8 oz Firm Tofu (226g)

1 cup Chickpeas (164g)

1 medium Red Bell Pepper (119g)

1 medium Zucchini (196g)

1 small Red Onion (70g)

1 cup Cherry Tomatoes (149g)

1 tsp Olive Oil (4.5g)

1 tsp Mixed Dried Herbs

Salt and Pepper to taste

PREPARATION

  • 1

    Preheat your oven to 425°F (220°C).

  • 2

    Press the tofu gently to remove excess moisture and cut it into 1-inch cubes.

  • 3

    Drain and rinse the chickpeas if using canned or prepare cooked chickpeas if using dry.

  • 4

    Chop the red bell pepper, zucchini, and red onion into bite-sized pieces.

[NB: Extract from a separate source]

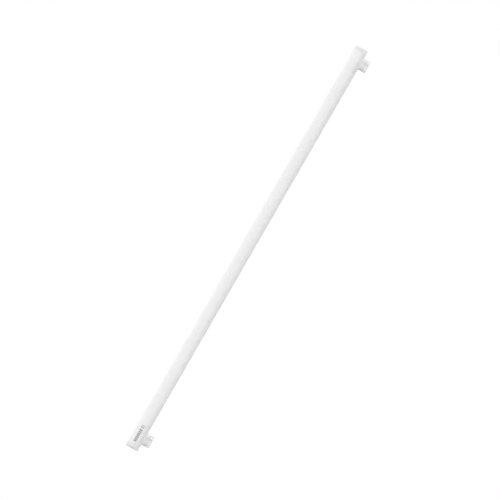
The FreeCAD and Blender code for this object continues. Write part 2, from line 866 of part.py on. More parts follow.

Halve the cherry tomatoes.

  • 5

    In a large mixing bowl, combine the tofu, chickpeas, and chopped vegetables. Drizzle with olive oil, and sprinkle the mixed dried herbs, salt, and pepper. Toss everything gently to coat evenly.

  • 6

    Spread the mixture onto a baking sheet in a single layer for even roasting.

  • 7

    Roast in the preheated oven for 25-30 minutes, stirring halfway through, until the vegetables are tender and slightly charred and the tofu is lightly golden.

  • 8

    Remove from the oven and let cool slightly before serving. Enjoy warm as a hearty breakfast, lunch, or dinner option.